6) O propósito de Montenegro, como se sabe pouco acompanhado no PSD, é tentar, ao jeito de Cavaco, na eventualidade de derrube de um governo minoritário, apelar a uma maioria absoluta. "Deixem-nos trabalhar" foi a palavra de ordem cavaquista. Para isso, Montenegro enfrenta uma luta e ensaios de compromisso com o CH enquanto uma parte do PSD pede osmose de políticas à direita. Este corrupio caracteriza a instabilidade política. Os rumos das atitudes do Presidente da República são um fator adicional de imprevisibilidade. Em todo o caso, se o governo PSD/CDS diz que "não é não", Montenegro poderá desfazer-se do todo e incorporar o CH peça a peça, lei a lei. Nesta fase, há que fazer da unidade a força da resposta dos movimentos sociais à política da direita. Toda a resistência auxiliará fortemente a oposição a cavar a base de apoio do governo PSD/CDS.

7) As próximas eleições europeias, marcadas para 9 de junho, continuam este ciclo eleitoral. As discussões em torno da governabilidade e de quem aprova o orçamento vão contaminar essa campanha.

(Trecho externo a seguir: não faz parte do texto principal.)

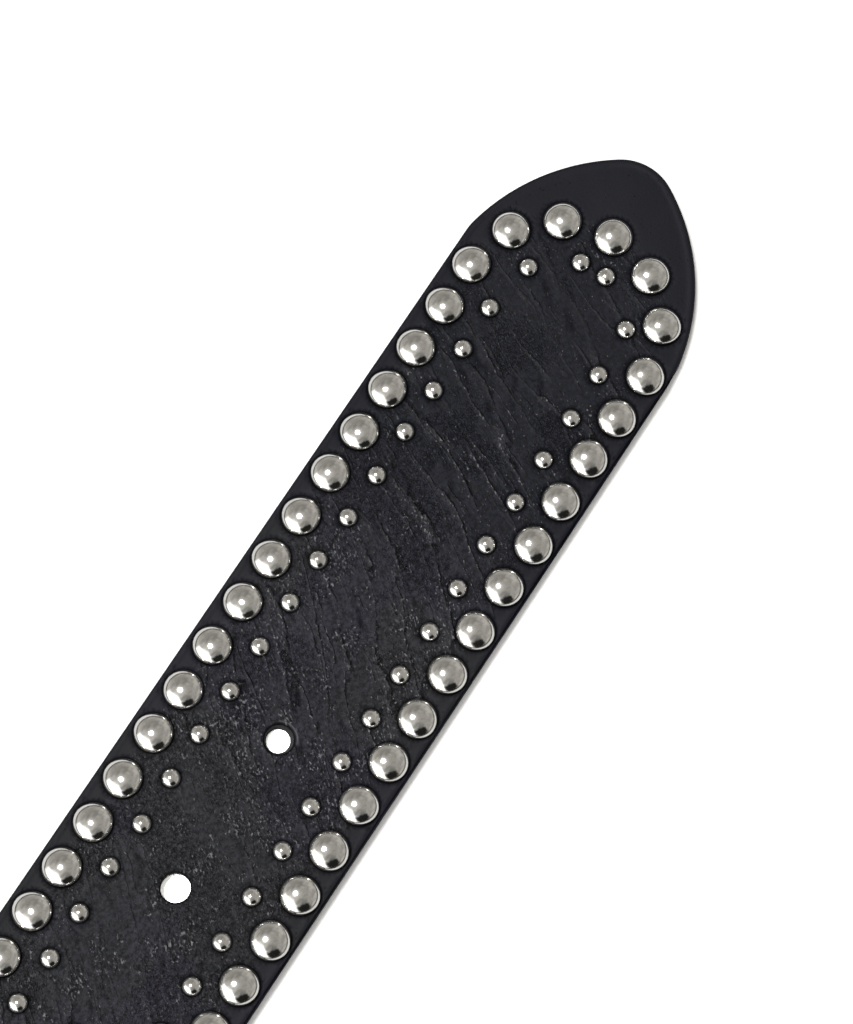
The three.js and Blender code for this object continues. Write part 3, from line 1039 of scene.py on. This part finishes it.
@dataclass
class Strap:
    """The leather strap, with its pointed end, prong holes and the fold round the bar.

    Each tuple of insets or grows places the rings of points along the outer edge or round a
    hole's rim, the slot or a stud, and the tuple of drops after it says how far the leather
    falls away at each ring. The names with back in them are the flesh side's.
    """

    plan: StudPlan
    relief: LeatherRelief
    outline: PlanOutline = field(default_factory=PlanOutline)
    path: StrapPath = field(default_factory=StrapPath)
    fine_grid: float = 0.56
    coarse_grid: float = 1.35
    back_grid: float = 4.0
    edge_insets: tuple[float, ...] = (0.0, 0.1, 0.3, 0.62, 0.95, 1.2, 1.5)
    edge_drops: tuple[float, ...] = (0.85, 0.4, 0.17, 0.05, 0.0, 0.015, 0.0)
    rim_grows: tuple[float, ...] = (0.0, 0.1, 0.22, 0.36, 0.52, 0.7, 1.1)
    rim_drops: tuple[float, ...] = (0.28, 0.12, 0.04, -0.02, -0.05, -0.04, 0.0)
    slot_grows: tuple[float, ...] = (0.0, 0.15, 0.45)
    slot_drops: tuple[float, ...] = (0.3, 0.1, 0.0)
    rim_relief: float = 0.3
    stud_grows: tuple[float, ...] = (-0.25, 0.06, 0.26, 0.46, 0.78)
    far_stud_grows: tuple[float, ...] = (-0.3, 0.1, 0.65)
    back_insets: tuple[float, ...] = (0.0, 0.25, 0.6)
    back_drops: Pair = (0.45, 0.08)
    back_rim_grows: Pair = (0.0, 0.3)
    back_slot_grows: Pair = (0.0, 0.4)
    slot_half_width: float = 2.6
    slot_reach: float = 9.0
    contact_shade_reach: float = 0.16
    rim_reach: float = 0.24
    lip_side: Pair = (0.94, -0.34)
    lip_out: float = 0.5
    lip_width: float = 0.13
    calm_from: float = 15.0
    calm_ahead: float = 26.0
    worn_from: float = 28.0
    worn_over: float = 24.0
    sparse_at: float = 112.0
    sparse_reach: float = 22.0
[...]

É um momento importante para as forças da esquerda portuguesa salientarem os seus contributos na oposição e explicar claramente que Europa queremos.

Sem concessões a monstros como o Pacto das Migrações, de exclusão de imigrantes, ou o Tratado Orçamental que estrangula o investimento público para a transição energética ou para o emprego, cabe defender o europeísmo de esquerda.

Luís Fazenda é dirigente do Bloco de Esquerda de Portugal e professor.